While the Yankees didn’t get a chance to run into the eventual champs in 2005, the opposite was the case a few years prior in 2000. The American League’s top seed in that season, the White Sox were swept by the Mariners, a turn of events that handed the Yankees home-field advantage in that year’s ALCS against the Alex Rodriguez-led Seattle club. Despite having the worst record, the Yankees got the edge as division winners on their way to winning the Fall Classic.
Decades later, while the 2021 campaign didn’t present a particularly close possibility given that the Yankees lost the Wild Card Game to the Red Sox and the White Sox were on the other end of the bracket, scheduled for an ALDS matchup against the powerhouse Astros (one that they lost in a gentleman’s sweep), the 2020 campaign tells a more interesting story.
The way seeding worked in the shortened 2020 campaign with each of the three divisions guaranteed at least two playoff teams, meant that even though Cleveland and Chicago finished with the same record, Cleveland, which had the tiebreaker, secured the fourth seed, while the ChiSox had the seventh seed. Had the White Sox finished ahead of Cleveland, they would’ve played the five-seed Yankees, who actually had a worse record than both. Instead, Chicago lost to Oakland in the first round, and that was that.
To this day, the 2020 through 2021 period is the only one in which both the Yankees and White Sox made the playoffs simultaneously in consecutive years. Unfortunately for Chicago, things spiraled miserably for their window of contention after that, and 2026 is the first year with signs of life since then.

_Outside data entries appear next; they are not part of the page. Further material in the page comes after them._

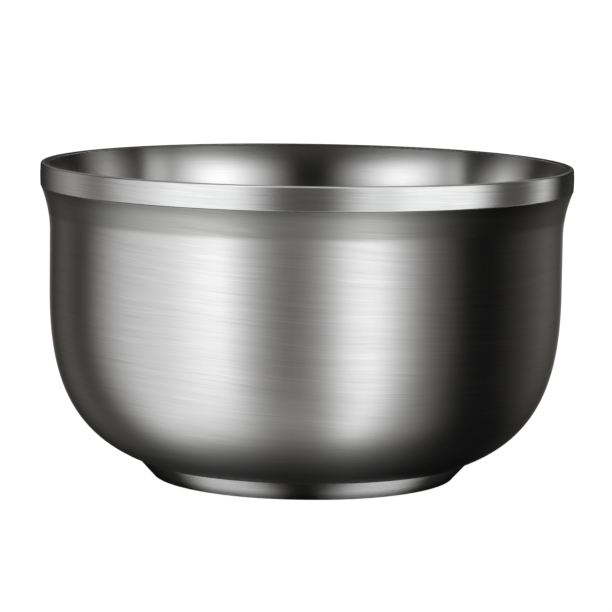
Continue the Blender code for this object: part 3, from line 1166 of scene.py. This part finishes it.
def makeTent(name, panels, radius, pieces):
    # A clear tent round the bowl that carries soft panels, and lights only the pieces it is given
    bpy.ops.mesh.primitive_uv_sphere_add(segments=32, ring_count=16, radius=radius)
    tent = bpy.context.object
    tent.name = name
    for ray in ("camera", "diffuse", "transmission", "volume_scatter", "shadow"):
        setattr(tent, "visible_" + ray, False)
    material = bpy.data.materials.new(name)
    material.use_nodes = True
    tree = material.node_tree
    tree.nodes.clear()
    place = addNode(tree, "ShaderNodeTexCoord").outputs["Object"]
    way = addNode(tree, "ShaderNodeVectorMath", {0: place}, operation="NORMALIZE").outputs[0]
    total, _ = sumPanels(tree, way, panels, 0.0)
    bright = smooth(tree, total, studio["dimBelow"], studio["whiteAbove"])
    tone = addNode(tree, "ShaderNodeMix", data_type="RGBA")
    tree.links.new(bright, tone.inputs["Factor"])
    tone.inputs["A"].default_value = studio["dimTone"]
    tone.inputs["B"].default_value = white
    glow = addNode(tree, "ShaderNodeEmission", {"Color": tone.outputs["Result"], "Strength": total})
    clear = addNode(tree, "ShaderNodeBsdfTransparent")
    both = addNode(tree, "ShaderNodeAddShader", {0: glow.outputs[0], 1: clear.outputs[0]})
    out = addNode(tree, "ShaderNodeOutputMaterial")
    tree.links.new(both.outputs[0], out.inputs["Surface"])
    tent.data.materials.append(material)
    lit = bpy.data.collections.new(name + "Lit")
    for piece in pieces:
        lit.objects.link(piece)
    tent.light_linking.receiver_collection = lit


def makeFloor():
    # White paper, clear from below so that it never hides the foot
    bpy.ops.mesh.primitive_circle_add(vertices=96, radius=studio["floorRadius"], fill_type="NGON")
    floor = bpy.context.object
    floor.name = "floor"
    floor.visible_glossy = False
    floor.visible_shadow = False
    material = bpy.data.materials.new("paper")
    material.use_nodes = True
    tree = material.node_tree
    tree.nodes.clear()
    matte = addNode(tree, "ShaderNodeBsdfDiffuse", {"Color": studio["floorColour"]})
    glow = addNode(tree, "ShaderNodeEmission", {"Color": white, "Strength": studio["paper"]})
    paper = addNode(tree, "ShaderNodeAddShader", {0: matte.outputs[0], 1: glow.outputs[0]})
    clear = addNode(tree, "ShaderNodeBsdfTransparent")
    behind = addNode(tree, "ShaderNodeNewGeometry").outputs["Backfacing"]
    mix = addNode(tree, "ShaderNodeMixShader", {0: behind, 1: paper.outputs[0], 2: clear.outputs[0]})
    out = addNode(tree, "ShaderNodeOutputMaterial")
    tree.links.new(mix.outputs[0], out.inputs["Surface"])
    floor.data.materials.append(material)


makeCamera()
makeWorld()
makeTent("shellTent", shellPanels, 1.0, [outerShell])
makeTent("rimTent", rimPanels, 1.1, [rimBand])
makeTent("linerTent", linerPanels, 1.2, [liner, rimWeld])
makeTent("footTent", footPanels, 1.3, [footRing])
makeTent("underTent", underPanels, 1.4, [footWeld, ventPlug])
makeFloor()
bpy.context.scene.view_settings.view_transform = "Standard"
print("stage ready")
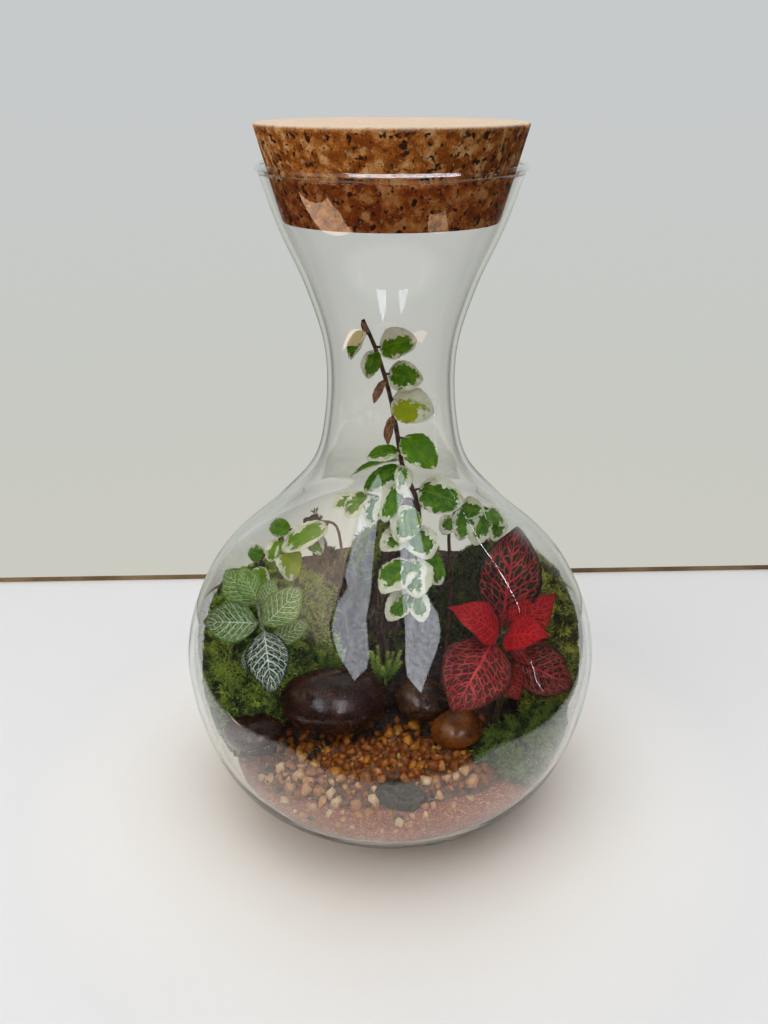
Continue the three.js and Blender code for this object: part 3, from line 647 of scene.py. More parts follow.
# Loose crumbs, dark in the hollows between them: a noise gives both their colour and their relief.
def crumbMaterial(name, rough, size, detail, stops, rise):
    material, add = newMaterial(name, {"Roughness": rough})
    crumbs = add("noise", add("place"), 1000 / size, detail)
    return finish(material, {"Base Color": add("ramp", crumbs, stops=stops),
                             "Normal": add("bump", crumbs, rise * mm, 0.9)})


# Broken quartz gravel, wet: grains of 3 to 5 mm, cloudy and a little see-through. Loose sand and soil crumbs
# are drawn with it too, each grain one of its tones.
def gravelMaterial(name, glow, stops):
    material, add = newMaterial(name, {"Roughness": 0.4, "Specular IOR Level": 0.3,
                                       "Subsurface Weight": glow, "Subsurface Scale": 2 * mm})
    coords = add("place")
    veins = add("noise", coords, 1000 / 2.4, 4)
    colour = add("ramp", add("attribute", attribute_name="tone"), stops=stops)
    colour.node.color_ramp.interpolation = "CONSTANT"
    pale, deep = add("range", veins, 0.45, 0.75, 0.0, 0.3), add("range", veins, 0.5, 0.25, 0.0, 0.5)
    colour = add("mix", pale, colour, "#f6e3bd", blend_type="OVERLAY")
    colour = add("mix", deep, colour, "#6b3812", blend_type="MULTIPLY")
    normal = add("bump", add("noise", coords, 1000 / 0.9, 4), 0.3 * mm, 0.5)
    return finish(material, {"Base Color": colour, "Normal": normal})


# Living cushion moss: shoots dark at the foot and fresh green at the tip.
def mossMaterial(name, foot, middle, tip, pale, shade=None):
    material, add = newMaterial(name, {"Roughness": 0.62, "Specular IOR Level": 0.3,
                                       "Sheen Weight": 0.15, "Sheen Roughness": 0.4})
    height, tone = (add("attribute", attribute_name=label) for label in ("tip", "tone"))
    coords = add("place")
    patch = add("range", add("noise", coords, 1000 / 11, 3), 0.42, 0.6, 0.0, 0.85)
    colour = add("ramp", height, stops=[(0.0, foot), (0.5, middle), (1.0, tip)])
    colour = add("mix", patch, colour, pale)
    hollow = add("range", add("noise", coords, 1000 / 7, 2), 0.38, 0.5, 0.9, 0.0)
    colour = add("mix", add("range", tone, 0.0, 1.0, 0.28, 0.0), add("mix", hollow, colour, foot), foot)
    if shade:
        shaded = add("range", add("axes", coords), shade[0] * mm, shade[1] * mm, 0.85, 0.0)
        colour = add("mix", shaded, colour, foot)
    return finish(material, {"Base Color": colour})


# How grains lie: kinds of pebble from a shape seed on, their radius and flatness, distance apart, number per
# square metre, range of sizes, lean to the surface and tumble in radians.
heap = {"kinds": 6, "radius": 2.8, "flat": 0.85, "apart": 4.2, "dense": 500000, "size": (0.85, 1.4),
        "lean": 0.5, "tumble": 3.0, "seed": 2, "smooth": True}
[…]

Lastly, with the possibility of a lockout looming, we’d be remiss not to touch on what transpired in the 1994 campaign, another one with unfulfilled potential for a Yankees-White Sox playoff series. When play stopped, the Yankees and White Sox were the top two teams in the American League. Cleveland was chasing Chicago, only a game back, but even if they managed to pass the White Sox, it would only turn a likely ALCS matchup into a certain ALDS one. While the Yankees went on to dominate the second half of the ’90s, the White Sox didn’t get back to the postseason until 2000, leading to several lean years wasting the prime of Frank Thomas.
This won’t go on forever. Remember, the Yankees had never played the Blue Jays in the postseason until last year either. The deck of cards metaphorically representing an MLB season will eventually deal us a Yankees/White Sox playoff matchup — it could even happen in 2026 if both sides keep up the good work. May the Ron Hassey Bowl one day come to pass.